Berlin has next to nothing to offer the casual visitor in the way of entertainment. Dancing is prohibited, on the grounds that public amusement of this kind is out of place at a time when the German Army is fighting for Germany's very existence. Theatres and cinemas are open as before, but so many seats are reserved for the members of the armed forces and armament workers that the few seats left over are booked for weeks ahead.
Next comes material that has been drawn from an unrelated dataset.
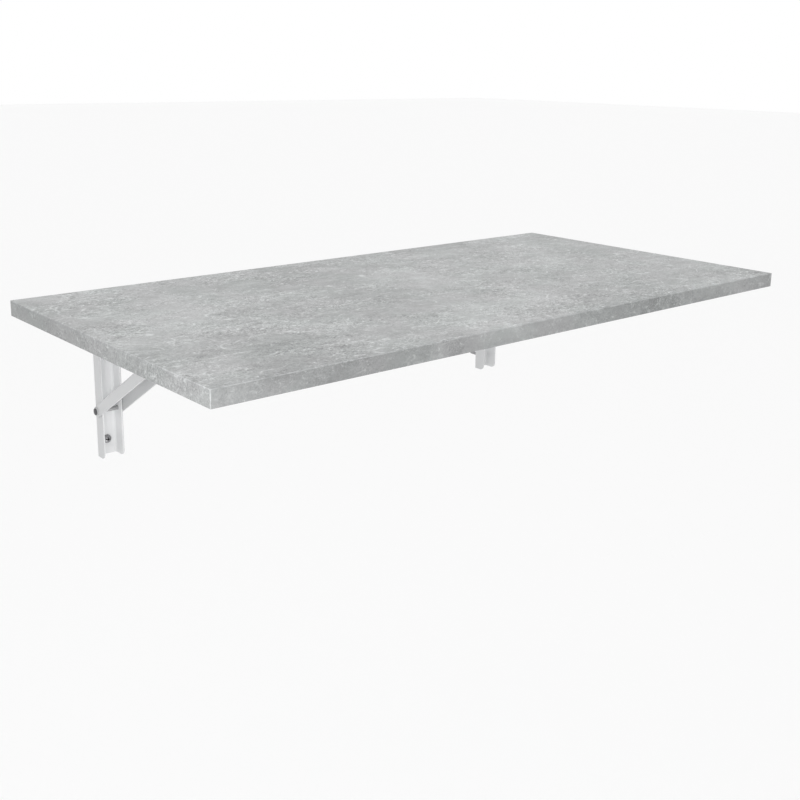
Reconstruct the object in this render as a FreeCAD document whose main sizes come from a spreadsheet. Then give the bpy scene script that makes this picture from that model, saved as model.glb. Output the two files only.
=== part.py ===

Before the war, Berlin, which is a very up-to-date city, always had a 'spick-and-span' appearance. That has changed now, and enforced neglect is becoming obvious in many streets. The recent heavy air-raids have not improved matters, as some areas have suffered badly. It is surprising, though, how the people still manage to preserve a smart, tidy appearance themselves, despite nearly four years of clothes rationing. This is due to two main causes
(1) the average German is careful of his clothes and his belongings generally
(2) soldiers have brought home a lot of clothing from the occupied territory. In this connection I am not exaggerating when I say that as a result of purchases by soldier friends, it sometimes happens that a housemaid is better and more fashionably clothed than her mistress.
And how do the people feel about the war? The Berliner always was a confirmed grumbler, and is detested in the rest of Germany. He still grumbles, and is now more impolite than ever. He grouses about the war, but an intelligent conversation with him will show the visitor that the Berliner is neither a sluggard nor a coward, but a sound patriot prepared to do his bit to the end, come what may; for he is firmly of the opinion, like all other Germans, that if Germany is defeated once more, her fate will be complete destruction and chaos, and that it is therefore the duty of every German to exert himself to the utmost to win through or, at least, to avoid absolute disaster.